Göttinger Predigten im Internet hg. von U. Nembach

5. Sonntag nach Trinitatis, 21.07.2019

Um Gottes willen: Geht los!
Predigt zu Matthäus 9:35-10,10, verfasst von Kira Busch-Wagner

Liebe Gemeinde,

vielleicht ja ganz gut, dass manche am vergangenen Sonntag nicht in der Kirche waren. Sie verpassten zwar die großartige Vorstellung der nächsten Konfirmandinnen und Konfirmanden. Ihnen entging zwar die Taufe eines neuen Gemeindegliedes, verstanden genau in eben dem Sinn, wie es jetzt im neuen Wochenspruch heißt: Aus Gnade seid ihr selig geworden durch Glauben, und das nicht aus euch: Gottes Gabe ist es. Gottes Handeln an uns.

Aber wie gesagt, vielleicht ganz gut, dass manche vergangenen Sonntag nicht da waren. Denn damit fällt nur wenigen der Widerspruch auf: 

Hörten wir doch letzte Woche im Zusammenhang der Taufe den Auftrag des Auferstandenen: Wo er sagt: „Geht hin in alle Welt. Lehrt die Völker alles, was ich euch befohlen, wozu ich euch gesendet habe.“

Und jetzt, heute, in einem Abschnitt weiter vorne im Evangelium, sagt Jesus: „Geht allein zu den Verlorenen aus Israel. Geht nicht zu den Heiden. Geht nicht zu den Völkern jenseits von Israel.“

Was damit machen?

In einembleibt der Evangelist Matthäus sich treu. Jesus sagt: Geht los! Brecht auf! Macht euch auf den Weg! Jesus sendet seine Jünger, seine Schüler um Gottes willen.

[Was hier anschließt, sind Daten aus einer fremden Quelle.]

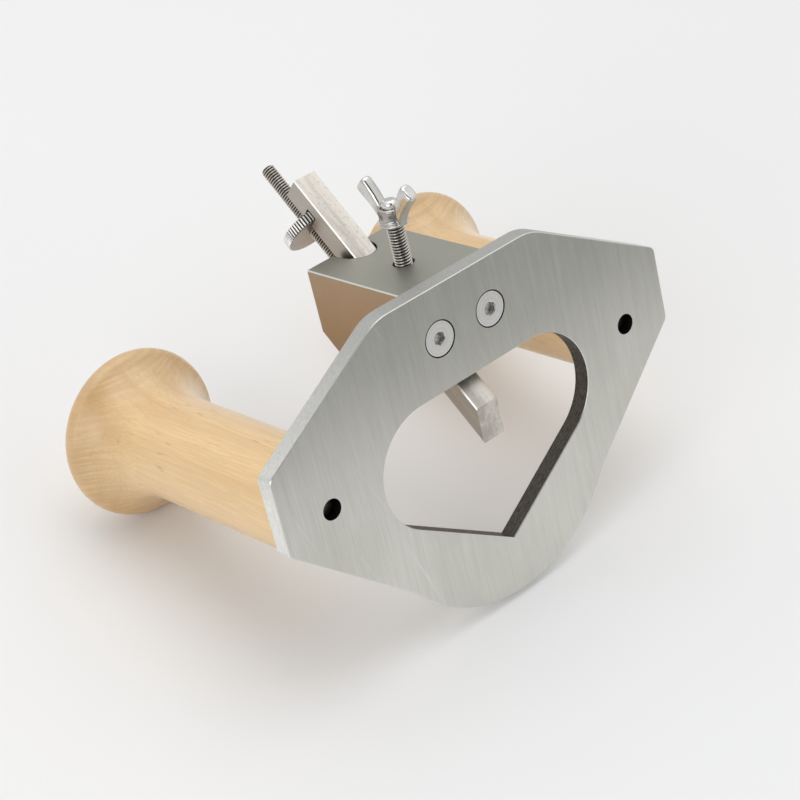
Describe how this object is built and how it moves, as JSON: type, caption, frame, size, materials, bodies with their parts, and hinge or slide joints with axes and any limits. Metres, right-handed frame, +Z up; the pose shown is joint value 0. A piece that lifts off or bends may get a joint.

Sie haben bei ihm gelernt. Sie verstehen, wie nahe Gottes Tag und Gottes Reich ist. Sie hören das von Jesus und werden dann aufgefordert, es weiterzugeben:  Siegesbotschaft vom Reich. Nicht vom Römischen Reich, auch nicht vom Reich der Herodessöhne in Galiläa, Judäa und Samaria. Es geht ihm um Gottes Reich mitten unter den Menschen. Man kann es erkennen: im Reich Gottes haben Schreckensgeister keinen Platz. Menschen sind nicht verängstigt und jammervoll alleingelassen. Hier gibt es Heilung. Und selbst der Tod muss den Rückzug antreten. Das ist Jesu Siegesbotschaft. Das ist sein Evangelium. Jesus bleibt damit nicht zu Hause. Er bringt das unter die Leute. In die Städte und Dörfer Galiläas, in die Lehrhäuser und Synagogen, auf die Marktplätze und die Krankenzimmer.

Und die, die bei ihm lernten, sollen gleichfalls sein Wort weitertragen, sollen weitergeben und ihrerseits zu Lehrerinnen und Lehrern werden. Sollen als Multiplikatoren wirken. Dazu müssen sie raus.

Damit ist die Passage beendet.